According to the International Labour Organization (ILO), Bangladesh's labour force is growing at a rate of 2.2 percent, which means there are roughly 1.8-2 million new entrants in the labour force each year. Only 1.4 million of them are being trained by government-operated skills development agencies, leaving an unmet need for skilled human resources by both local industries and international markets.
The recent Labour Force Survey showed that as per occupation distribution, only 1.6 percent of the total workface are managers and 4.8 percent are professionals. The meagre percentages of managers and professionals indicate that there is a huge gap between our education and the managerial soft skill set that the industry needs in Bangladesh. This skill gap in the managerial position, especially in RMG, textile, power, construction and consultancy sectors, has created a window for the influx of foreign professionals to grab our market with their quality skill set. According to BGMEA, half of the foreign nationals working in the country's RMG sector are Indians while Sri Lanka and China represent 25 percent and 13 percent respectively.
Stating that Bangladesh's service sector contribution to GDP is not as well as its regional peers, a research anthology prepared by Institute of Diploma Engineers, Bangladesh (IDEB) found that Bangladesh's workforce productivity in the service sector, in terms of GDP, was 23 percent less than Thailand, followed by 24 percent of Sri Lanka, 29 percent of China, 45 percent of India and 65 percent of Vietnam. Inarguably, service sector growth is predominantly led by the efficiency of managers and professionals and this is where Bangladesh is falling behind.
Bangladesh Employer's Federation (BEF) and UNDP Bangladesh commissioned a study titled "Capacity Needs Assessment for Enhancing Management and Professional Capacity of the Private Sector in Bangladesh". The study found 10 weakest areas of competency our local managers undergo. They are: communication competency, strategic thinking, market forecasting ability, promotional activity, product development, innovation and creativity, critical thinking, sales planning and operations management. Surprisingly, "communication competency" ranked as the top weakest competency area, followed by "strategic thinking" and "market forecast". The study also found that local professionals are not getting sector-specific training to boost their skills and employers are not creating the scope for them to go abroad to attend advanced training courses, whereas our local managers are popularly considered quick learners.
It's rarely seen that a firm can evade the effect of managerial incompetence simply by hiring new managers to shore up its managerial resources. What we need to do is create new managers who will easily become familiar with the culture of the place, acquire firm-specific skills and knowledge, and work with other employees long enough to develop trusting relationships. Globally, best practices in the corporate sector are evident where companies examined diversified models to develop human capital. Those can be replicated in Bangladesh. Additionally, it is critical to put emphasis on restructuring our education system.

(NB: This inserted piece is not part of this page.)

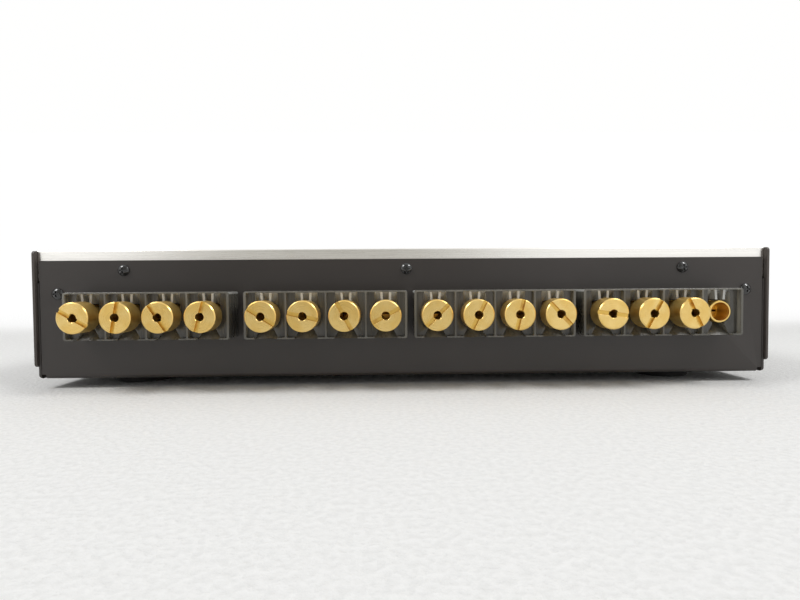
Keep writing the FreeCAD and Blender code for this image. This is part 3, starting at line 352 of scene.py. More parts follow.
@dataclass(frozen=True)
class TurnedGold:
    """Gold plate over turned brass, with fine rings along V, warmer and duller where the mill cut it; the
    warmer, darker tone is partly painted shade.
    """

    name: str
    colour: Colour = (0.89, 0.65, 0.25)
    warm: Colour = (0.83, 0.56, 0.17)
    # Partly painted shade: the slots' colour is darker and warmer than the turned one, for the cut finish
    # and for shade in the slots.
    milled_and_shaded: Colour = (0.80, 0.53, 0.13)
    stained: Colour = (0.62, 0.36, 0.09)
    # Painted shade: near black, for the posts' driver slots.
    painted_shade: Colour = (0.07, 0.035, 0.012)
    roughness: float = 0.32
    dull: float = 0.36
    rings: float = 5200.0
    span: Pair = (0.8, 1.25)
    depth: float = 0.0022 * MM
    relief: float = 0.6
    patch_scale: float = 160.0
    stain_scale: float = 330.0
    spread: float = 0.3

    def material(self) -> Material:
        """Makes the finish.

        Returns:
            A metal with rings that follow V, the length along the turned profile in metres. The mesh's tool
            mark runs from faced ends over turned sides to slots, partly painted shade, and then to painted
            shade near black.
        """
        graph = Graph(self.name)
        tool = graph.mark(TOOL_MARK)
        rings = graph.noise(graph.place(Coordinates.SURFACE, (3, self.rings, 1)), 1, 2)
        place = graph.place(Coordinates.OBJECT, (1, 1, 1))
        patches = graph.noise(place, self.patch_scale, 4)
        turned = graph.blend(graph.range(patches, 0, 1), self.colour, self.warm)
        stains = graph.noise(place, self.stain_scale, 3)
        # Partly painted shade: the slots and drilled floors take the darker cut colour, and turned faces
        # take some of it.
        milled_and_shaded = graph.blend(graph.range(stains, 0, 1, 0.45, 0.75), self.milled_and_shaded, self.stained)
        worked = graph.blend(graph.range(tool, 0, 1, 0.2, MILLED), turned, milled_and_shaded)
        # Painted shade: faces marked past 1.2 turn near black.
        shaded = graph.blend(graph.range(tool, 0, 1, 1.2, PAINTED_SHADE), worked, self.painted_shade)
        graph.feed(graph.shader, "Base Color", shaded)
        fine = graph.around(rings, self.roughness, self.span)
        rough = graph.add("ShaderNodeMix", data_type="FLOAT")
        graph.feed(rough, "Factor", graph.range(tool, 0, 1, 0.1, 0.6))
        graph.tree.links.new(fine, rough.inputs[2])
        rough.inputs[3].default_value = self.dull
        graph.feed(graph.shader, "Roughness", rough.outputs[0])
        graph.feed(graph.shader, "Normal", graph.relief(rings, self.depth, self.relief))
        graph.brush(self.spread)
        return graph.material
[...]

Unfortunately, our education system is mostly saddled with curricula that clearly lack professional orientation. Therefore, course curricula at all levels need to be updated and should have an orientation towards the changing dynamics of real-world professionals and entrepreneurs. In this connection, the partnership between academia and industry needs to be strengthen to address the skill gap. Furthermore, ratification of SDGs (Goal 8: Decent Work and Economic Growth) demands specific policies involving skills-matching for jobs, sector-specific training institutes, building an entrepreneurial centre of excellence, imparting top management development programmes, foundation programmes for youth entering the workforce, tax waivers for organisations investing in HRD, creativity and innovation-led academic reform and lastly, the participation of public-private partners.
Sabbir Rahman Khan is Assistant Secretary (R&D), DCCI. The views expressed in this article are in personal capacity.